Mr Ball said: “Business can’t vote on this, and the money is being used to pursue political policies elsewhere in Scotland.
“Edinburgh should be able to manage and reinvest all its business rates, but if a larger proportion could be kept in the city, investment would benefit not just businesses and workers, but also improve quality of life for all residents. This would [make] the city more attractive to inward investors and tourists, thereby generating higher income from business rates. All of this will benefit Scotland as a whole.”
Business rates are officially a “local tax”. However, the local authorities’ only involvement is in collecting the taxation. The rates are set by the Executive and the money is pooled and redistributed according to an assessment of need.
Scotland currently has a system of redistributing wealth created in Edinburgh and Glasgow all over Scotland. The idea is to ensure the wealth from all the cities benefits all of Scotland’s citizens and, in turn, its two main centres.
However, there has been a growing argument that this system leads to economic stagnation in the very cities we rely on to drive Scotland’s economy as well as provide the money to invest in big projects and services that benefit everyone.
Mr Ball is suggesting that a financial instrument should be set up to use the money for Edinburgh’s own development. This should be ring-fenced and could even be used to cover the interest charges on a much bigger capital fund, which could finance large-scale projects to guarantee the city remains competitive and keeps pace with, and surpasses, UK and European competitors.
Top of his project wish-list to improve Edinburgh’s business competitiveness is the city’s planned tram system. Others include the redevelopment of Waverley and Haymarket stations, a second Forth road crossing and a rail link to Edinburgh Airport.
Mr Ball said: “We must continuously improve the city through major investment in infrastructure [and] connectivity projects.”
Margo MacDonald, the independent MSP for the Lothians, said: “Edinburgh has to provide the facilities and services expected of a capital city and it is not only Edinburgh that benefits, it is the whole of Scotland. So it does seem fair that Edinburgh gets more money.”
Ms MacDonald has put one of the first motions before the new parliament calling for the capital to have a separate funding stream in order to complete projects such as the trams scheme and the Edinburgh Airport rail link.

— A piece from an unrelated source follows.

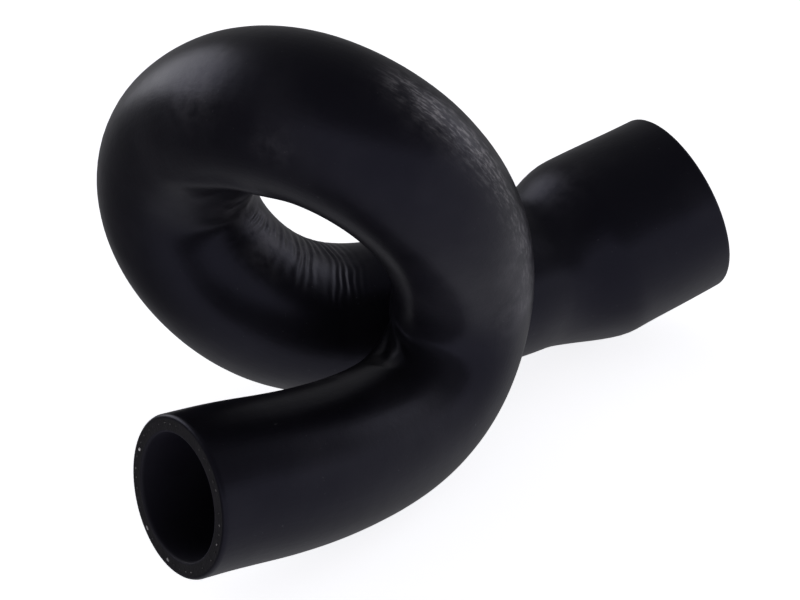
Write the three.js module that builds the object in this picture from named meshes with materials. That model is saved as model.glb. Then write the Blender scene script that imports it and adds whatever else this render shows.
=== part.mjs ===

“If we are to remain in competition for tourism, business and general development with other European cities, then Edinburgh does need more money,” she said. “It should not be seen as depriving other areas of Scotland; it should be seen as investing in the main economic driver for
the country where you know you will get a return on your investment.”
The EBA said that, while money from the Executive’s Cities Growth Fund has provided some funding towards city improvements, the 46.9 million awarded to Edinburgh between 2004-8 is a mere fraction of the 805 million lost from its non-domestic rate income.
Niall Stuart, of the Federation of Small Businesses, said: “You can understand why the big cities want to keep more of business rates income because they are the engines of their respective economies, a lot of workers do not pay council tax in the cities and they do generate a lot of economic benefits for the area.
“But my one big concern would be for services in rural areas and less well-off areas if the money stays in the cities.”
Jim Mather, the SNP’s economy spokesman, said: “The ability of Scotland to attract business and people is about the totality of Scotland. It is not in Edinburgh’s interests to see an economic decline in rural [areas] or outwith the Central Belt.
“The ethos of any SNP administration will be to do what is in the best interests of Scotland. What is best for Scotland is best for everybody. If we fragment Scotland financially, there will be unintended consequences.”
A spokeswoman for the Executive said the issue would be “a matter for incoming ministers to decide”.
EDINBURGH Business Assembly represents the interests of firms employing more than 40,000 across the capital.
Its leaders include the great and the good, from firms such as Royal Bank of Scotland - the world's fifth-largest bank and Scotland's most important white-collar employer - to universities and public-sector development agencies.
Phil Miller, the chief executive of Miller Developments; Todd Nugent, the director of merchant bank Noble Grossart; Professor Tim O'Shea, principal of Edinburgh University; and Alan Robertson, managing director for the Scottish division of Jones Lang LaSalle, are all members.
The EBA was formally launched in May 2005 as part of an initiative from the City of Edinburgh Council and Scottish Enterprise Edinburgh and Lothian to improve collaboration between the public sector and Edinburgh's successful private sector.
Also among those represented are Marcia Campbell, group operations director and chief executive of Standard Life's shared service centre, as well as Gordon Drummond, the general manager of Harvey Nichols.
The EBA aims to provide a forum for ensuring that public policy-making is sensitive to the needs of business and to provide a means for the business community to exchange views with the council on options for the development of the city.